The Clean Energy Solutions Center, in partnership with the African Association for Rural Electrification (Club-ER), hosted this webinar on incentives for regulation of self-consumption via net metering programs.

In recent decades and years, the prices of solar photovoltaics (PV) and batteries have decreased sharply, which has in turn increased the incentive for self-consumption (e.g., traditional electricity consumers producing parts of their electricity consumption themselves and thus becoming “prosumers”). As of the end of 2016, 55 jurisdictions worldwide had adopted net metering as a billing mechanism and support instrument. It allows prosumers using solar or other forms of renewable energy to bank excess electricity on the grid (to use the electricity grid as a temporary storage unit), usually in the form of kilowatt-hour credits. These credits are used to offset electricity consumed by the customer at a different point in time during the same billing period. The name of the instrument—net metering—refers to the meter measuring the electricity consumption. In the past, net metering was accomplished using a single, conventional, bi-directional meter.

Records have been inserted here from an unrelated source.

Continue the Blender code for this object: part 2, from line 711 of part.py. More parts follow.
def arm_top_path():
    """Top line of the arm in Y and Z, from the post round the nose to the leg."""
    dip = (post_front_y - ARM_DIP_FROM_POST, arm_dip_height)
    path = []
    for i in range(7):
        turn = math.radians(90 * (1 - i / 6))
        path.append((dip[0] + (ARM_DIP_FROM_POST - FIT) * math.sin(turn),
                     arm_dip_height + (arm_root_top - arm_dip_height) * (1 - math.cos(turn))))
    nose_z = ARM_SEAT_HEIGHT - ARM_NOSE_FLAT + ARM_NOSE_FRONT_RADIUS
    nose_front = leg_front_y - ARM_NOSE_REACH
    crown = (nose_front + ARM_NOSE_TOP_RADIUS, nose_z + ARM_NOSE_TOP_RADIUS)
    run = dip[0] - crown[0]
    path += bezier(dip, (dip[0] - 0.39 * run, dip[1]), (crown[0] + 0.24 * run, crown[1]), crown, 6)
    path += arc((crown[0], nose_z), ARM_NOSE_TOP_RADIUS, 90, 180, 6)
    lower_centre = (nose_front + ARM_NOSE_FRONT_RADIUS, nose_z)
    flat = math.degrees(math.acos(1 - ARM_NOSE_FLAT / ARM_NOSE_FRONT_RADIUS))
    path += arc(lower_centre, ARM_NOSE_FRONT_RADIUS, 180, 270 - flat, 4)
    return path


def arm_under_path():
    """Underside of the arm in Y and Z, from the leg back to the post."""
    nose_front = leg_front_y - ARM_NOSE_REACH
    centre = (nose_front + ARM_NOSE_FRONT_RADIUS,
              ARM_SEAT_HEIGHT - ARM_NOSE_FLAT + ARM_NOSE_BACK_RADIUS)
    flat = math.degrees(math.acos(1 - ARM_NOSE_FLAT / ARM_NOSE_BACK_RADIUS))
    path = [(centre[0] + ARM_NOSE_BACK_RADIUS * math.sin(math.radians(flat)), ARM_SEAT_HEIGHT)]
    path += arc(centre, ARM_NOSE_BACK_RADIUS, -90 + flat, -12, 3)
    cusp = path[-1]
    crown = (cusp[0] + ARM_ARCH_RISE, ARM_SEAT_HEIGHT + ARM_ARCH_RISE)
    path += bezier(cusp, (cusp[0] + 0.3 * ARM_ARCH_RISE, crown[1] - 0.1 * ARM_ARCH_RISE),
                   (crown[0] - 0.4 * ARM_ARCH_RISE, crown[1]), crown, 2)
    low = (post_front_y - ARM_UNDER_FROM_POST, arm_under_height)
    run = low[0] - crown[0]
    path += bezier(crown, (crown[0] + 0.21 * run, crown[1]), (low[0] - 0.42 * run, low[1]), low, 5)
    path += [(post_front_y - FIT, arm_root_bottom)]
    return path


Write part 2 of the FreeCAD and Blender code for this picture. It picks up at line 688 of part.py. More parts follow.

In other words, net metering enables the customer to now “run the meter backwards” by exporting power back to the grid.

The webinar discussed the following issues:

  • Definition of net metering (and net billing)
  • Diffusion of net metering policies worldwide
  • Design features of net metering
  • The combination of net metering with other support policies.

Presentations in the webinar were followed by an interactive question-and-answer session with the audience.